** START OF Data provided **
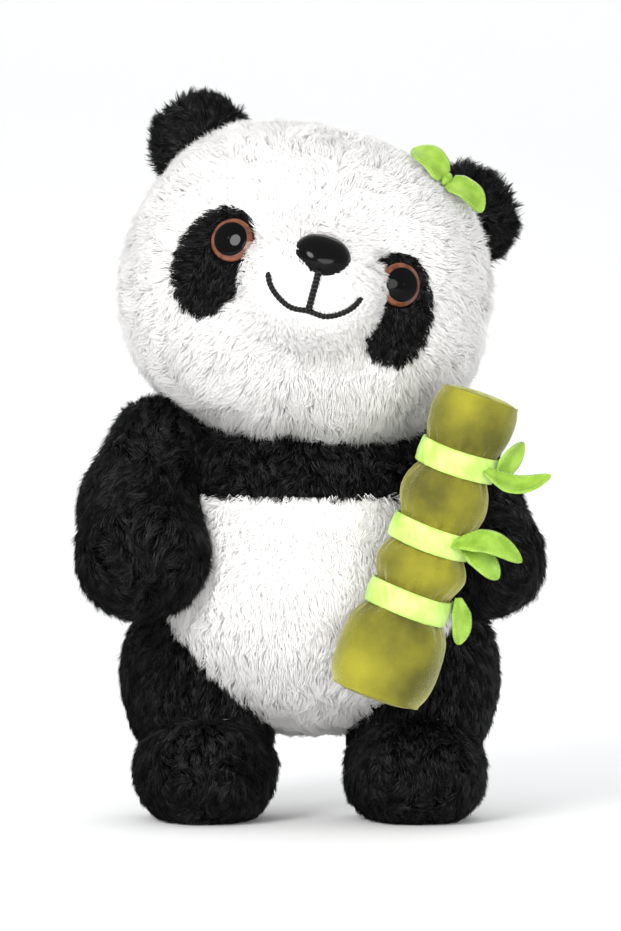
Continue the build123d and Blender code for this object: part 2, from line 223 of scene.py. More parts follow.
# ---- pieces ----
def make_piece(name, points, faces, materials, body, slot, stands_for=(), shade=None, normals=None):
    """A mesh from arrays: points in toy millimetres, and faces of one size."""
    faces = np.asarray(faces, np.int32)
    mesh = bpy.data.meshes.new(name)
    mesh.vertices.add(len(points))
    mesh.vertices.foreach_set("co", in_frame(points).astype(np.float32).ravel())
    mesh.loops.add(faces.size)
    mesh.loops.foreach_set("vertex_index", faces.ravel())
    mesh.polygons.add(len(faces))
    mesh.polygons.foreach_set("loop_start", np.arange(0, faces.size, faces.shape[1], dtype=np.int32))
    mesh.update(calc_edges=True)
    mesh.polygons.foreach_set("use_smooth", np.full(len(faces), True))
    for material in materials:
        mesh.materials.append(material)
    if shade is not None:
        mesh.polygons.foreach_set("material_index", np.asarray(shade, np.int32))
    if normals is not None:
        mesh.normals_split_custom_set_from_vertices(normals)
    mesh.update()
    piece = bpy.data.objects.new(name, mesh)
    bpy.context.scene.collection.objects.link(piece)
    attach(piece, body)
    if stands_for:
        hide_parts(*stands_for)
    return piece


def stuffed(name, skin, paint, body, slot, cover, filling=None):
    """A padded piece's skin, and its filling under the fabric."""
    make_piece(f"{name}_skin", *skin, [paint], body, slot, [cover])
    if filling:
        inner = skin[0] - skin_normals(*skin)[0] * FABRIC
        make_piece(f"{name}_filling", inner, skin[1], [STUFFING], body, "stuffing", [filling])


LATTICES = {}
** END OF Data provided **
What you need to do
Copy exactly, and only, the lines from the one containing "hide_parts(*stands_for)" through the last line of the listing.

Output
        hide_parts(*stands_for)
    return piece


def stuffed(name, skin, paint, body, slot, cover, filling=None):
    """A padded piece's skin, and its filling under the fabric."""
    make_piece(f"{name}_skin", *skin, [paint], body, slot, [cover])
    if filling:
        inner = skin[0] - skin_normals(*skin)[0] * FABRIC
        make_piece(f"{name}_filling", inner, skin[1], [STUFFING], body, "stuffing", [filling])


LATTICES = {}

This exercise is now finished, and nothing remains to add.